╭──

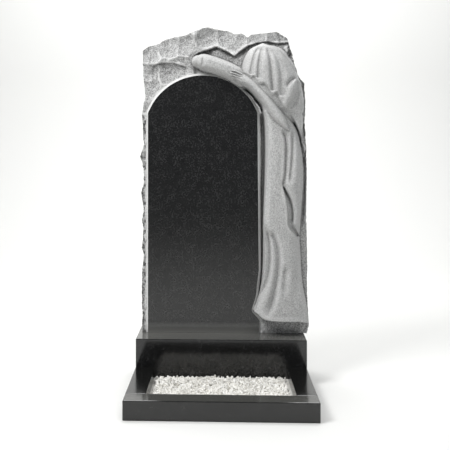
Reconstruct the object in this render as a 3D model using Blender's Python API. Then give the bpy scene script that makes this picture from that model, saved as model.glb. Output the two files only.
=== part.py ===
"""Headstone: one granite stone with a veiled mourner in high relief, a plinth and a bed of marble chips."""
import bpy
import bmesh
import numpy as np

# Sizes in metres. +Z is up, the carved side faces -Y, the middle of the plinth's underside is the origin.
PLINTH_W = 0.600
PLINTH_D = 0.200
PLINTH_H = 0.160
SETBACK = 0.095       # from the plinth's front back to the polished face
STONE_W = 0.608
STONE_H = 1.109
SLAB_T = 0.080        # from the polished face to the sawn back
FIGURE_PROUD = 0.086  # from the polished face out to the veil
BAR_W = 0.066
BAR_H = 0.062
BED_D = 0.348         # from the plinth's front to the bed's front
GRAVEL_H = 0.033
JOINT = 0.0003        # between pieces that touch

# Facets of the stone, and the grid that it is carved on before it is thinned to them.
FACETS = 8300
GRID_ACROSS = 260
GRID_UP = 470
SIDE_PARTS = 6

# The carving is drawn on a sheet in millimetres: x from the plinth's middle, z from the stone's foot,
# heights and depths from the polished face.
SHEET_W = 608
SHEET_H = 1109
SHEET_PROUD = 86

# Outline of the broken stone, and how far its sides are bitten away between front and back.
TOP = [(-282, 1025), (-265, 1040), (-226, 1051), (-173, 1073), (-101, 1092), (-44, 1109), (-22, 1102),
       (29, 1095), (49, 1084), (77, 1085), (97, 1073), (110, 1083), (166, 1088), (202, 1093), (240, 1069)]
LEFT = [(-286, 0), (-284, 790), (-275, 849), (-277, 920), (-282, 1025)]
RIGHT = [(309, 0), (318, 30), (313, 300), (313, 626), (304, 849), (301, 905), (266, 977), (240, 1069)]
SIDE_BITE = 7
FOOT_SPARE = 20       # sawn off below the foot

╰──

Directions for this task.
From the listing above, copy all lines holding the word "that".

In response.
Reconstruct the object in this render as a 3D model using Blender's Python API. Then give the bpy scene script that makes this picture from that model, saved as model.glb. Output the two files only.
JOINT = 0.0003        # between pieces that touch
# Facets of the stone, and the grid that it is carved on before it is thinned to them.